Using dynamic light scattering on lipid vesicles at high membrane tension, experimental collaborators measured PAP’s permeability to water as top-tier among first-generation water channels. But rather than confirm this impressive result, our molecular dynamics (MD) simulations instead revealed permeability a hundred times greater. Over the course of only a few nanoseconds (left), a PAP channel (cutaway, side-on, blue spheres) can switch from a wetted, water-permeable state to a dry, nonpermeable state in which waters (red and white spheres) remain outside the inner channel ring. This transition is reversable; channels in simulation were seen to spend as much as 80% of their time in a water-permeable state. Understanding the reasons for this transition was key to understanding the extreme permeability of PAP.

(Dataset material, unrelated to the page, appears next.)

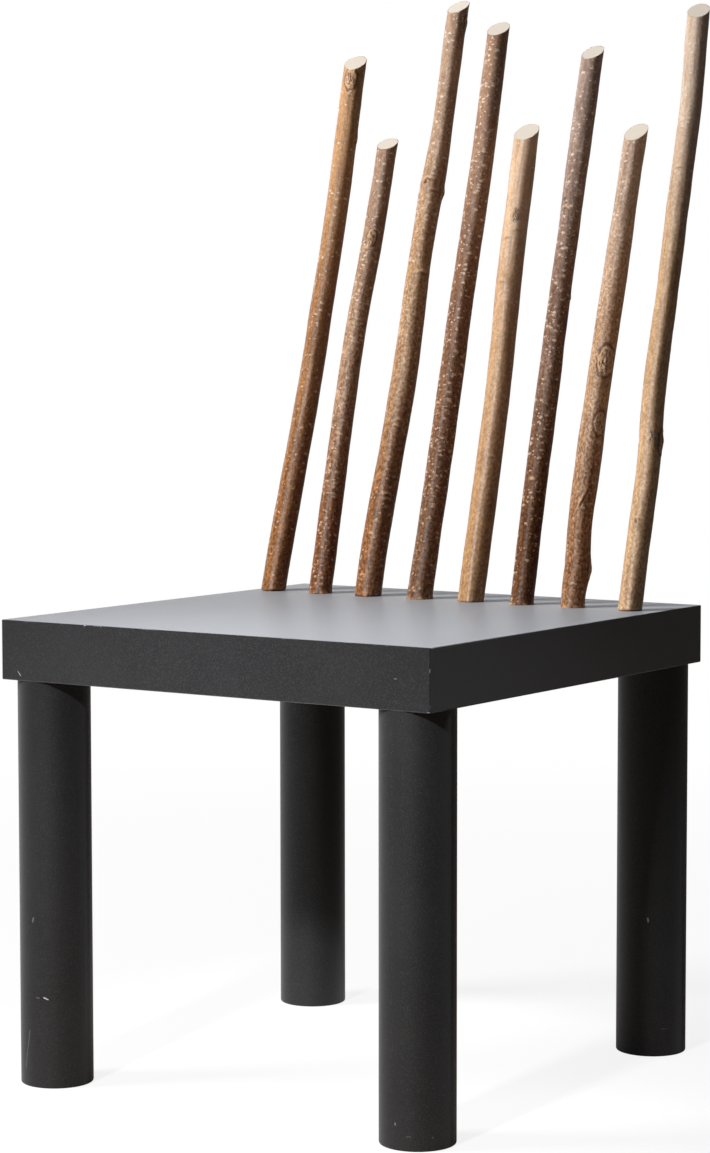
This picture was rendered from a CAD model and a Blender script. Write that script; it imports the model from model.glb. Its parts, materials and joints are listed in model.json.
# %% [markdown]
# # A chair with a back of natural branches
# The chair is a thick slab on four round legs, all lacquered matt black. Eight branches with their
# bark on stand in a row near the slab's rear edge. Its solids were made in a CAD program at their
# real size. This lesson loads them, sets up the camera and the studio, gives the lacquer, the hidden
# wood and the steel their finishes, and models each branch again with the bark that its solid lacks.
# The solids stay where they are, and every new piece is fitted to them.

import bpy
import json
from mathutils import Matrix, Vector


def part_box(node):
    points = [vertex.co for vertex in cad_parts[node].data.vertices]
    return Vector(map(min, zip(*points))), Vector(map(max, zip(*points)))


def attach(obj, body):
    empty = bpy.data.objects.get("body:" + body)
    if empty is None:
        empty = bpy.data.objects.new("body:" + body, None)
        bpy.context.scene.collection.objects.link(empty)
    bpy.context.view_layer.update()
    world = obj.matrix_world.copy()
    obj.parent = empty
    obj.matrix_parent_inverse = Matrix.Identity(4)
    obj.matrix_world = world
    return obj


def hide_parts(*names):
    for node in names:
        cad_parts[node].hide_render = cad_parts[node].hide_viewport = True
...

Seeking for the reason behind the discrepancy between simulation and experiment, the Kumar group of Penn State University repeated their dynamic light scattering experiments on lipid vesicles at low membrane tension instead of high. Membrane tension turned out to be the key. Experiment verified the simulation predictions that PAP in low-tension lipid vesicles passed water two orders of magnitude faster than in high-tension vesicles. Further analysis of simulation demonstrated that PAP channel arms sometimes come together to close the channel, and the channel itself can suffer invasion by membrane lipid tails. The movie to the right depicts such an invasion by a lipid molecule (brown spheres) into a PAP channel (purple licorice with transparent grey surface); the event takes only 16 ns from start to finish. Increased membrane tension could increase the frequency of both forms of blockage, providing an explanation for the two order of magnitude difference in permeability at low versus high membrane tension.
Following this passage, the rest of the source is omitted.